For however brief their time with us may be, many of these residents are finally set up for success for the first time in their lives. They earn accolades and privileges. They go from coming down and withdrawal, to being leaders and joys in class. They build relationships and skills for dealing with conflict. They learn and engage in higher-level thinking. They are supported in everything they do. For many of them, they are the closest to the best version of themselves they have ever been…or will ever be.
Then, they leave. They are taken to group homes where they are surrounded by kids who are struggling with the same issues and unhealthy emotional, physical or psychological tendencies. Or they are committed and sent to facilities that train them to succeed and survive within the justice system, from Juvenile facilities to prison. Or they are sent home. Back to the house, the family, the friends, the community, that influenced them to make the poor decision they made that brought them to us.
No matter what the decision is, we often anticipate seeing them again. But no matter what the decision is, I try to make a point of saying goodbye when I know departure is coming, and I say with a smile “I sincerely hope I never see you again.”
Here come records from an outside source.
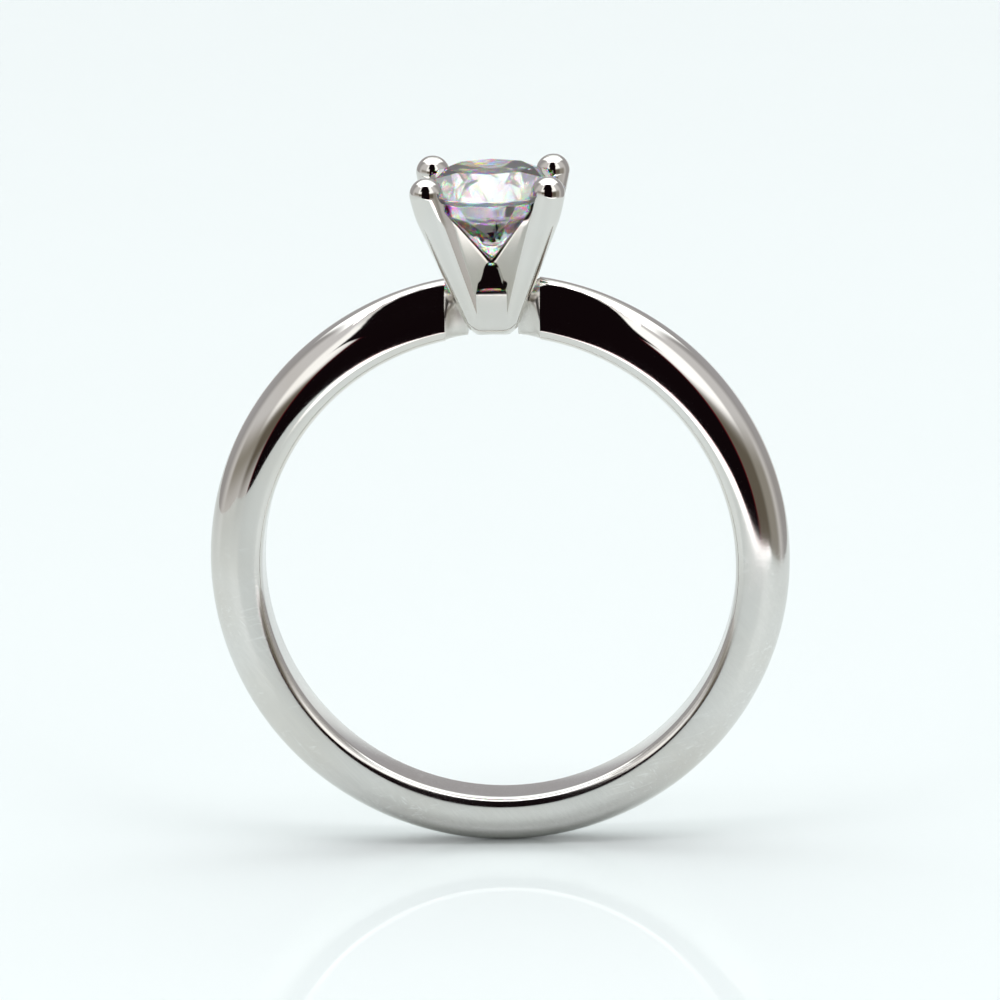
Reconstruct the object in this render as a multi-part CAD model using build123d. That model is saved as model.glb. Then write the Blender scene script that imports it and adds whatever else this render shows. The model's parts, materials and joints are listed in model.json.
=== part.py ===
from build123d import *
import math
import os

# A solitaire engagement ring: an open, crowned shank, a head of two crossed prong pairs let into a small
# base, and a round brilliant stone.  Millimetres.  The origin is the centre of the finger hole, Y is the
# finger's axis, and Z points up through the stone.

# Shank
BORE_RADIUS = 8.25              # US size 6, a finger hole 16.5 mm across
SHANK_WIDTH = 2.2
BORE_EDGE_ROUND = 0.30          # comfort-fit rounding where the bore meets each side
CREST_RADIUS = 10.12            # outer crest, about an axis set a little above the bore's
CREST_CENTRE_RISE = 0.15        # makes the shank thicker at the shoulders than at the back
FLANK_START_RADIUS = 8.78       # where each flat side turns into the crowned outside
SHANK_GAP_HALF = 1.65           # half the gap between the shank's two ends, where the head stands
BLANK_RADIUS = 12.0             # outside everything, for the ring blank before it is crowned

# Stone: a round brilliant, with its proportions as fractions of its diameter
STONE_DIAMETER = 5.2
GIRDLE_HEIGHT = 13.12           # height of the girdle's lower edge
GIRDLE_THICKNESS = 0.03
TABLE_FRACTION = 0.57
CROWN_ANGLE = 34.5
PAVILION_ANGLE = 40.75
STAR_LENGTH = 0.50
LOWER_HALF_LENGTH = 0.77
MAIN_FACETS = 8
SEAT_CLEARANCE = 0.01           # room between the stone and the notches cut for it

# Prongs: each pair is one V-shaped plate, rounded outside, that stands across a diagonal of the head
PRONG_RADIUS_TOP = 0.5          # round of the plate's outer edge where it holds the stone
PRONG_RADIUS_FOOT = 0.36        # the plate is filed thinner towards the finger
WEB_STEP = 0.015                # the flat web is this much thinner on each side than the rounded edge
PRONG_FOOT = (0.84, 8.7)        # distance from the head's axis, and height, of the round's centre line
PRONG_BEND = (2.62, 12.5)       # where the straight leg starts to curve upright
PRONG_TOP = (2.98, 13.52)
CLAW_RADIUS = 0.54
CROTCH_HEIGHT = 10.42           # bottom of the V's inner edge, under the point of the stone
CROTCH_HALF_WIDTH = 0.12
INNER_EDGE_TOP = (2.52, 12.90)
LAP_HEIGHT = 9.6                # where the two plates' half-lap slots meet
PAIR_ANGLES = {"prong_pair_a": 45, "prong_pair_b": -45}

# Head base: a small bowl with rounded corners, slotted on top for the crossed plates
BASE_SECTIONS = ((8.05, 0.40), (8.55, 0.85), (8.9, 1.01))       # height and half side
BASE_CORNER_ROUND = 0.38

# Solder: a fillet up each corner between the plates, and a wedge between the head and each shank end
FILLET_BOTTOM = (8.9, 0.42)     # height and radius of the hollow
FILLET_TOP = (10.3, 0.15)
FILLET_BITE = 0.06              # how far the uncut fillet reaches into the plates
WEDGE_HALF_WIDTH = 0.95
WEDGE_INNER = 0.88              # distance from the head's axis to the wedge's inner end
WEDGE_BOTTOM = 7.8
WEDGE_TOP_AT_SHANK = 9.82
WEDGE_TOP_AT_HEAD = 9.40

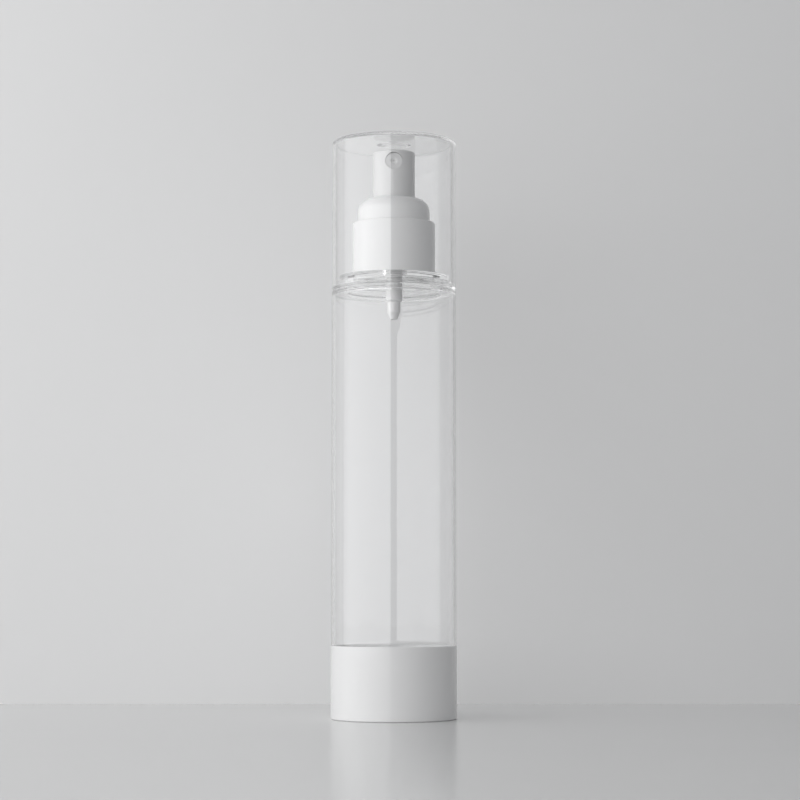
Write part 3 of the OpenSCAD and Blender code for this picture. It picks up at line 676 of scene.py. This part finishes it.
button = button_shell("button_cap", [
    (5.80, 166.85, 0.15), (BUTTON_R, 166.85, 0.15),
    *[(BUTTON_R, NOZZLE_Z + z) for z in np.linspace(-WINDOW_HALF, WINDOW_HALF, WINDOW + 1)],
    (BUTTON_R, 185.25, 0.50), (0.0, 185.25), (0.0, 177.98), (2.05, 177.98, 0.05),
    (2.05, 170.05, 0.20), (3.30, 170.05, 0.20), (3.30, 178.10, 0.30), (5.80, 178.10, 0.30)])
button_white = moulded("button_white", (0.66, 0.66, 0.66), roughness=0.03)
finish_piece(button, button_white, "head", "actuator")

# Spray insert
# Small white moulding pressed into the button's pocket and over its post: a flange with a bowl round
# the orifice, and a thin cup behind it.
FACE_Y = -6.25
insert_outline = rounded([
    (0.20, FACE_Y + 0.27), (0.70, FACE_Y + 0.20, 1.20), (1.15, FACE_Y, 0.40), (2.73, FACE_Y, 0.10),
    (2.73, FACE_Y + 0.90, 0.05), (2.30, FACE_Y + 0.90, 0.05), (2.30, FACE_Y + 2.80, 0.15),
    (1.15, FACE_Y + 2.80, 0.10), (1.15, FACE_Y + 0.72, 0.05), (0.20, FACE_Y + 0.72, 0.03)])


def laid_forward(name, points, faces, normals):
    """A turned piece laid on the nozzle's axis: (x, y, z) becomes (x, z, -y), raised to the nozzle."""
    lay = (1.0, 1.0, -1.0)
    points = points[:, [0, 2, 1]] * lay + (0.0, 0.0, NOZZLE_Z * MM)
    return new_piece(name, points, faces, [n[..., [0, 2, 1]] * lay for n in normals])


insert = laid_forward("spray_insert", *turned_arrays(*insert_outline, INNER_TURNS))
finish_piece(insert, button_white, "head", "nozzle_insert")

# Follower
# Milky polyethylene disc with two wiping lips; its crown fills the hollow under the platform when it
# reaches the top, and a well in its middle clears the pump's nose.
follower = turned("follower_disc", [
    (0.0, 8.20), (4.58, 8.20, 0.50), (4.58, 20.90, 0.30), (13.79, 20.90, 0.40), (13.79, 16.60, 0.40),
    (17.60, 16.60, 0.50), (17.60, 7.10, 0.20), (19.40, 7.10, 0.20), (19.40, 8.30, 0.20),
    (18.80, 8.90, 0.30), (18.80, 16.00, 0.30), (19.40, 16.60, 0.20), (19.40, 17.80, 0.20),
    (14.99, 17.80, 0.40), (14.99, 22.10, 0.50), (3.38, 22.10, 0.50), (3.38, 9.40, 0.50),
    (0.0, 9.40)])
finish_piece(follower, soft_white, "follower", "follower_piston")

# Base cup
# White cup that closes the bottom of the tube: side, floor with an air vent, an inner ring that the
# tube's end fits round, and a foot ring that stands on the table.
base_cup = turned("base_cup_shell", [
    (0.90, 1.20, 0.05), (16.10, 1.20, 0.30), (17.30, 0.00, 0.30), (20.50, 0.00, 0.50),
    (20.50, 23.60, 0.10), (20.00, 23.60, 0.10), (20.00, 2.80, 0.05), (19.40, 2.80, 0.05),
    (19.40, 6.80, 0.20), (18.20, 6.80, 0.20), (18.20, 2.80, 0.30), (0.90, 2.80, 0.05)])
finish_piece(base_cup, moulded("base_white", (0.82, 0.82, 0.82), roughness=0.03),
             "container", "base_cup")

# Overcap
# Clear cup moulded through a gate in the middle of its top, which leaves a flat boss inside. It
# slips over the seat ring and stands on the bottle's shoulder.
overcap = turned("overcap_clear", [
    (0.0, 187.25), (3.60, 187.25, 2.50), (5.60, 187.75, 2.50), (19.19, 187.75, 0.40),
    (19.19, 140.10, 0.20), (20.35, 140.10, 0.20), (20.35, 188.75, 0.80), (0.0, 188.75)],
    turns=CLEAR_TURNS)
finish_piece(overcap, clear_moulding("clear_cap", rim_radius=19.19, painted_rim_shade=0.20),
             "cap", "overcap")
Every odd is against them. The people who have made their best self attainable, are forbidden from any contact for 5 years in most facilities. Their only support system and safety, is only available if they mess up again.
It is immensely humbling to encounter these souls when they are the closest to their best self, and know that the world will only seek to undo the work we’ve done. So I treasure the moments we have, and hope that they’ll be the exception.